Einem echten Komiker wie Tommi Schmitt macht das Sorgen. Nicht nur, weil ihm jetzt alle Konkurrenz machen. Auch weil er am besten weiß, dass Komik nicht alles ist: "Wir sind humorübersättigt. Aber wo bleibt das Fundament? Oder fahren wir einfach lachend in den Abgrund rein?" Wir können uns heute, um einen bekannten Spruch abzuwandeln, eher das Ende der Welt vorstellen als das Ende der Witze. Vom "Ende der Ernsthaftigkeit" schrieb deswegen die Literaturwissenschaftlerin Lauren Michele Jackson Anfang dieses Jahres im New Yorker: "Die angemessene erste Reaktion auf wirklich alles ist Gelächter, so scheint es; nichts stellt den eigenen Geschmack so gänzlich infrage, wie darauf hingewiesen zu werden, man 'nehme etwas zu ernst'."

Egal, was passiert, ob schön oder traurig oder hoffnungsvoll oder schlimm, irgendeiner wird einen Gag daraus machen. Die Zeiten mögen besonders ernst sein, für die Comedy ist es einerlei. "Nichts ist lustig, aber alles ist es", schreibt Lauren Michele Jackson. Schuld daran sind natürlich die Millennials. Chanon Cook, die Chefin des US-Senders Comedy Central, erklärte 2015: "Comedy ist für diese Generation das, was Musik für vorherige Generationen war." Der Sender hatte zuvor in einer Studie herausgefunden, dass sich Menschen, die zwischen 1980 und 1995 geboren sind, vor allem über ihren Humor definieren. Die deutschen Millennials sind aufgewachsen mit Harald Schmidt, Stefan Raab, RTL Samstag Nacht, Bullyparade und der Wochenshow, später haben sich viele von ihnen dann in der Daily Show und dem Colbert Report über amerikanische Politik aufklären lassen, und schließlich sind sie Jan Böhmermann und El Hotzo auf Twitter gefolgt, weil die auch irgendwie links und lustig waren. Und das war schließlich, worum es oft ging. 
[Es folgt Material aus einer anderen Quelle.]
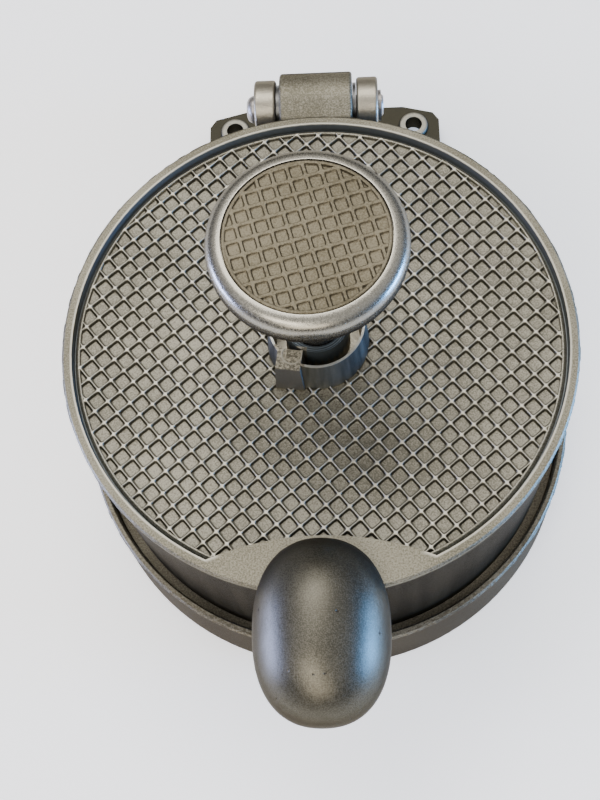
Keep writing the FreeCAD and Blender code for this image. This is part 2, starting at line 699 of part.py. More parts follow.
clip_start = "dims.ear_outside + 0.1"
pieces = [make_base()] + make_feet() + [
    make_foot_screws(),
    make_hinge_pin(),
    make_hinge_ring("hinge_pin_clip", clip_start, "dims.clip_thick", "dims.pin_radius + 1.2"),
    make_hinge_ring("hinge_washer_left", "-dims.ear_inside + 0.1", "dims.washer_thick", "6.4"),
    make_hinge_ring("hinge_washer_right", "dims.ear_inside - 0.1 - dims.washer_thick",
                    "dims.washer_thick", "6.4"),
    make_lid(),
    make_handle(),
] + make_handle_screws() + [
    make_spring_seat(),
    make_spring(),
    make_stem(),
    make_knob(),
    make_inlay(),
    make_press_plate(),
    make_plate_washer(),
    make_plate_screw(),
]
doc.recompute()

for thing in doc.Objects:
    if "Invalid" in thing.State or "Error" in thing.State:
        raise RuntimeError(f"{thing.Label} failed: {thing.State}")

os.makedirs("parts", exist_ok=True)
for piece in pieces:
    shape = piece.Shape
    if shape.isNull() or not shape.isValid() or not shape.Solids:
        raise RuntimeError(f"{piece.Label} has no valid solid")
    shape.exportStep(f"parts/{piece.Label}.step")
    print(f"{piece.Label:22s} solids {len(shape.Solids)}  volume {shape.Volume / 1000:8.2f} cm3")
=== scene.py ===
# %% [markdown]
# # A cast patty press
# This lesson dresses the solid model of a kitchen press that shapes minced meat into a
# round patty. The solids already stand in the right place, so this script adds what solids
# lack: the crosshatched grip on the lid and knob, the ragged edges that sand casting leaves,
# a copy of the spring with a mesh of its own, and metal finishes with grain and wear, and
# painted shade in corners and painted highlights on edges. Every length is in metres.

import math

import bmesh
import bpy
import numpy as np
from mathutils import Matrix, Vector


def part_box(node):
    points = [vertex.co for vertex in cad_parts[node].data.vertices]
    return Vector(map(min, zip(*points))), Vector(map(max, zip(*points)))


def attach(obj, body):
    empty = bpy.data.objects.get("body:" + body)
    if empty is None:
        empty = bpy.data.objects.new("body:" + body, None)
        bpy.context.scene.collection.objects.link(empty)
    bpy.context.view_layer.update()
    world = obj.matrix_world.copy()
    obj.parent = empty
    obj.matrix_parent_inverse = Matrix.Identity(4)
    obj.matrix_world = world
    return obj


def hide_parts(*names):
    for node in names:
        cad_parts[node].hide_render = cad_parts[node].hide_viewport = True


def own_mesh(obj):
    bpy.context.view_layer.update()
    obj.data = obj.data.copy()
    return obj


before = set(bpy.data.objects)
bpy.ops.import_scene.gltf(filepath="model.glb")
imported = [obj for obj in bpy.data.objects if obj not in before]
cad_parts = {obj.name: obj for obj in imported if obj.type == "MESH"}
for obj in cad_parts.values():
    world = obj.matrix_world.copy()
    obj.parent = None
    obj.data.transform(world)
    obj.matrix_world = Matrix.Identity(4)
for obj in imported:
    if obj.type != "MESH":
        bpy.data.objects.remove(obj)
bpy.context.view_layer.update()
print("solids loaded:", len(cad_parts))

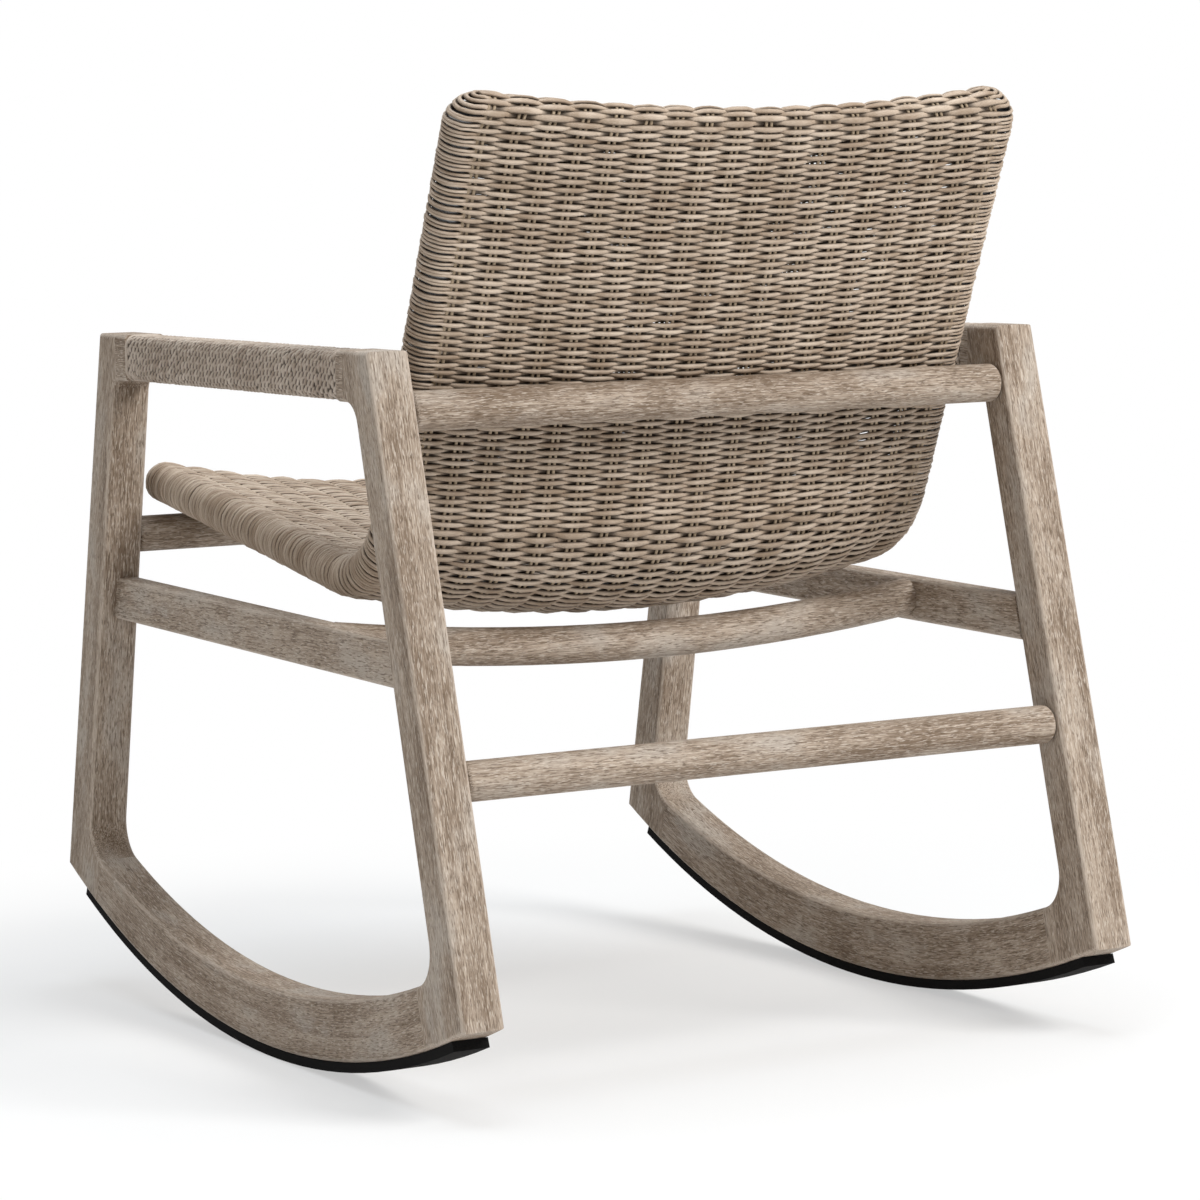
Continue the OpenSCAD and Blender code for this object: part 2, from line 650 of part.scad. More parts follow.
// Woven layers. A row is [place, cap angle]: the angle runs from -90 at the front tip to
// 90 at the top tip and is 0 between the edges. A column is [share of the half width, roll
// angle]: the angle is 90 across the middle and falls to 0 at the side seam.
cap_steps = 4;
roll_steps = 4;
width_steps = 12;
bend_steps = 10;
tip_share = 0.06;
row_places = concat([for (i = [0 : 3]) seat_flat * i / 3],
    [for (i = [1 : bend_steps]) seat_flat + bend_arc * i / bend_steps],
    [for (i = [1 : 2]) seat_flat + bend_arc + (back_bar_at - seat_flat - bend_arc) * i / 2],
    [for (i = [1 : 2]) back_bar_at + (shell_end - back_bar_at) * i / 2]);
skin_rows = concat([for (i = [cap_steps : -1 : 1]) [0, -90 * i / cap_steps]],
    [for (d = row_places) [d, 0]],
    [for (i = [1 : cap_steps]) [shell_end, 90 * i / cap_steps]]);
skin_columns = concat([for (i = [0 : roll_steps - 1]) [-1, 90 * i / roll_steps]],
    [for (i = [0 : width_steps]) [2 * i / width_steps - 1, 90]],
    [for (i = [roll_steps - 1 : -1 : 0]) [1, 90 * i / roll_steps]]);

// Point of the shell's surface, inset from it; face is 1 on the outer and -1 on the sitting side
function skin_point(row, column, inset, face) =
    let (r = roll_r - inset,
         d = row[0],
         share = 1 - column[0] * column[0],
         shrink = max(cos(row[1]), tip_share),
         half = r - thinning * share,
         off = middle_bow(d) * share + face * (half * shrink * sin(column[1]) + seat_gap / 2),
         base = spine(d) + forth(d) * (r * sin(row[1]) - dip(d) * share) + outward(d) * off)
    [column[0] * (shell_half + r * shrink * cos(column[1])), base[0], base[1]];

// A grid's quads as triangles, and the strip that joins two grids along a run of indices
function grid_faces(rows, columns, start, flip) =
    [for (i = [0 : rows - 2], j = [0 : columns - 2], half = [0, 1])
        let (a = start + i * columns + j, b = a + 1, c = a + columns, d = c + 1,
             t = half == 0 ? [a, b, d] : [a, d, c])
        flip ? [t[0], t[2], t[1]] : t];
function strip_faces(run, jump) =
    [for (i = [0 : len(run) - 2], half = [0, 1])
        let (a = run[i], b = run[i + 1])
        half == 0 ? [b, a, a + jump] : [b, a + jump, b + jump]];

module woven_layer(face) {
    rows = len(skin_rows);
    columns = len(skin_columns);
    count = rows * columns;
    points = [for (inset = [0, weave_t], row = skin_rows, column = skin_columns)
        skin_point(row, column, inset, face)];
    border = concat([for (j = [0 : columns - 1]) j],
        [for (i = [1 : rows - 1]) i * columns + columns - 1],
        [for (j = [columns - 2 : -1 : 0]) (rows - 1) * columns + j],
        [for (i = [rows - 2 : -1 : 0]) i * columns]);
    faces = concat(grid_faces(rows, columns, 0, face < 0), grid_faces(rows, columns, count, face > 0),
        face > 0 ? strip_faces(border, count) : [for (f = strip_faces(border, count)) [f[0], f[2], f[1]]]);
    polyhedron(points, faces, convexity = 6);
}

module seat_weave()
    color(wicker) at_rest() woven_layer(-1);

module back_weave()
    color(wicker) at_rest() difference() {
        woven_layer(1);
        pin_holes(pin_places, 2 * seat_gap);
    }

leg(front_leg, 1);  // front_leg_left
leg(front_leg, -1);  // front_leg_right
leg(rear_leg, 1);  // rear_leg_left
leg(rear_leg, -1);  // rear_leg_right
arm_rail(1);  // arm_rail_left
arm_rail(-1);  // arm_rail_right
arm_wrap(1);  // arm_wrap_left
arm_wrap(-1);  // arm_wrap_right
seat_rail(1);  // seat_rail_left
seat_rail(-1);  // seat_rail_right
runner(1);  // runner_left
runner(-1);  // runner_right
runner_pad(1);  // runner_pad_left
runner_pad(-1);  // runner_pad_right
screws_of_pad(1);  // pad_screws_left
screws_of_pad(-1);  // pad_screws_right
dowels_of_runner(1);  // runner_dowels_left
dowels_of_runner(-1);  // runner_dowels_right
dowels_of_arm(1);  // arm_dowels_left
dowels_of_arm(-1);  // arm_dowels_right
dowels_of_rail(1);  // rail_dowels_left
dowels_of_rail(-1);  // rail_dowels_right
back_crossbar();
seat_crossbar();
lower_stretcher();
front_crossbar();
shell_tube(1);  // shell_tube_left
shell_tube(-1);  // shell_tube_right
shell_cross_rods();
shell_pins();
seat_weave();
back_weave();
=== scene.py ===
import math

import bpy
import numpy as np
from mathutils import Matrix, Vector


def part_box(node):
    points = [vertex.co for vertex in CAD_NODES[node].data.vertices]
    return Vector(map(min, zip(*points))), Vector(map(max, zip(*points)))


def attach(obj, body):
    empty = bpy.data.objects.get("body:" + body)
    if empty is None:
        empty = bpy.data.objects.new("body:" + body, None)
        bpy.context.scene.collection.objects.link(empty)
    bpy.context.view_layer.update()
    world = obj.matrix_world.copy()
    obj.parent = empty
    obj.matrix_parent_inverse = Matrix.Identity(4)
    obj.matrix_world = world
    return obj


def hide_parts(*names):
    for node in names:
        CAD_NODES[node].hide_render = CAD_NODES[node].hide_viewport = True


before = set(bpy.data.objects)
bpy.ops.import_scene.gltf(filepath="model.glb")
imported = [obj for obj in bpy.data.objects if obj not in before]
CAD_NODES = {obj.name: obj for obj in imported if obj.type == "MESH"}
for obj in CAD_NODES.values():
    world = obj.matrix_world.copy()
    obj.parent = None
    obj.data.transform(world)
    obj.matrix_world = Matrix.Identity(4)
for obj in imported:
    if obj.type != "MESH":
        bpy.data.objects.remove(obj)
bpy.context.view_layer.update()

bl_info = {
    "name": "Woven rocking chair",
    "version": (1, 0, 0),
    "blender": (4, 5, 0),
    "location": "View3D > Sidebar > Rocking chair",
    "description": "Dresses the rocking chair's frame with its woven shell, wound arms and weathered wood",
    "category": "Object",
}

MM = 0.001

# At rest the chair leans back about the axis of its runners' underside, as its frame does
ROCK_Y = -3.7 * MM
ROCK_Z = 945.8 * MM
REST_Y = 43.3226 * MM
REST_LEAN = math.radians(2.9)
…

Also eigentlich ging es vor allem ums Lustigsein. Rechtsherum passierte nämlich das Gleiche, da waren es die 4chan-Kids, die im Internet ihre Menschenverachtung "just for the lulz" einübten und die dabei mithalfen, Trump 2016 zum US-Präsidenten zu machen. Sie erfanden einen rechten Humor, der so erfolgreich wurde, dass selbst Elon Musk, der immer mal wieder reichste Mann der Welt, sich seiner Macht unterwirft und verzweifelt versucht, auch so lustig zu sein – klappt leider nicht, weil man sich Humor nicht kaufen kann, nicht mal rechten. Trump hingegen ist tatsächlich ein talentierter Komiker – man muss sich nur daran erinnern, wie er im Wahlkampf 2024 so ganz nebenbei die seltsam gekünstelte Sprachmelodie, in der Kamala Harris alle ihre Sätze vorträgt, persiflierte: "The bus will go here and the bus will go there. Because that's what busses do." Das war sehr lustig. Wir wollen uns das nicht so gern eingestehen, weil Komik irgendwie was Gutes sein soll. Dass böse Menschen keine Lieder haben, gilt längst als widerlegt, aber dass sie nicht witzig sind, daran halten wir uns unbedingt fest, obwohl es natürlich genauso falsch ist.